Pink dolphins get their color from blood vessels sitting close to the surface of their skin. Unlike most dolphins, the Amazon river dolphin (also called the boto) has relatively thin skin that allows the reddish tint of blood flowing through dense networks of capillaries to show through. They aren’t born pink, though. Every boto starts life dark grey and gradually turns pink over years of wear and tear.
How Grey Calves Become Pink Adults
Newborn Amazon river dolphins are dark grey. During adolescence, that fades to a lighter grey. As adults, the outer layer of skin gets worn down through repeated abrasion against river debris, other dolphins, and rough surfaces in their murky freshwater habitat. As the skin surface thins over time, the capillaries underneath become more visible, giving the dolphin its distinctive rosy hue.
The final shade varies quite a bit from one individual to the next. Some adults are a vivid, solid pink. Others are mottled, with patches of pink and grey. The dorsal surface (the back) tends to stay darker than the belly and sides. A combination of genetics, diet, water temperature, and sun exposure all play a role in determining exactly how pink any given dolphin ends up.
Why Males Are Pinker Than Females
If you spot a particularly bright pink boto, it’s likely a male. Males are consistently pinker than females, and the reason is surprisingly straightforward: they fight more. Male botos are aggressive with each other, especially during mating season, and these encounters leave wounds all over their bodies. As those wounds heal, they’re covered with pink scar tissue that replaces the original grey skin. Over a lifetime of scrapping with rivals, a male’s body becomes a patchwork of healed scars, each one adding to the overall pink appearance.
This means the pinkness of a male boto is essentially a record of how many fights he’s survived. Older, more battle-tested males tend to be the most intensely colored. Some researchers think this could even function as a visual signal to females, advertising a male’s strength and experience, though this remains difficult to confirm in the dark, sediment-heavy rivers where these dolphins live.
Three Factors Working Together
The pink coloration isn’t produced by a single mechanism. It’s the result of at least three overlapping processes:
- Skin thickness: Thinner skin lets more of the underlying blood supply show through. This is why calves, with their thicker, intact skin, appear grey while adults appear pink.
- Capillary density: Botos have blood vessels packed tightly near the skin’s surface. When these dolphins are active or excited, increased blood flow can make them temporarily appear even pinker.
- Scar tissue accumulation: Physical abrasion from the environment and aggression from other dolphins strips away the grey outer layer and replaces it with pinkish scar tissue over time.
Think of it like a scrape on your own skin. Fresh scar tissue on a human looks pink because new, thin skin forms over the wound, and blood vessels underneath are more visible. The same basic principle applies to these dolphins, just across their entire bodies over a lifetime.

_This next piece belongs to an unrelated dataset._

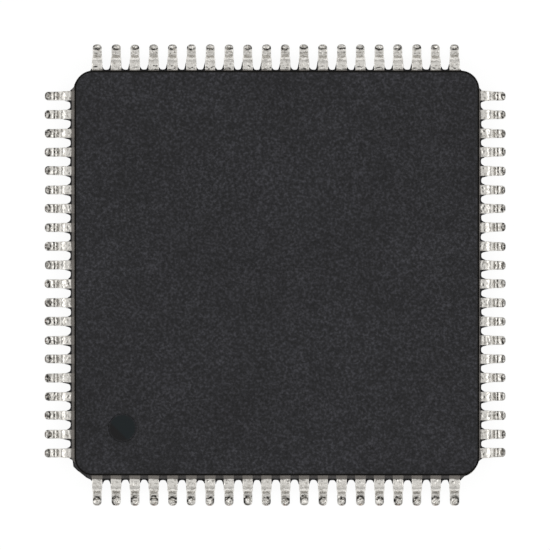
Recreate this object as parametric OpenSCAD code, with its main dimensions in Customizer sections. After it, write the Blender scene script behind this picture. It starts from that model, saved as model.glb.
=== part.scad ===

No Pigment Makes Them Pink
A common misconception is that pink dolphins produce some kind of pink pigment, similar to how flamingos get their color from pigments in shrimp. That’s not what’s happening here. Botos don’t have pink pigment in their skin cells. The color is entirely structural, a consequence of how light interacts with thin skin and the blood flowing beneath it. Diet may influence skin condition and thickness, which can indirectly affect coloration, but no specific food is “turning them pink.”
The Largest River Dolphin in the World
Amazon river dolphins are the biggest of all freshwater dolphin species, reaching lengths of around 2.5 meters and weights over 180 kilograms. They live throughout the Amazon and Orinoco river basins in South America, navigating flooded forests and murky tributaries where visibility is almost zero. Their pink color doesn’t serve as camouflage the way coloring works for many marine species. In the tea-colored waters they inhabit, visual signaling matters far less than echolocation.
The species is currently classified as vulnerable by the IUCN. Their main threats include getting caught in fishing nets, losing prey to overfishing, river damming that fragments their habitat, and pollution from heavy metals and industrial chemicals. They remain relatively widespread across their range, but populations are under increasing pressure as development expands into the Amazon basin.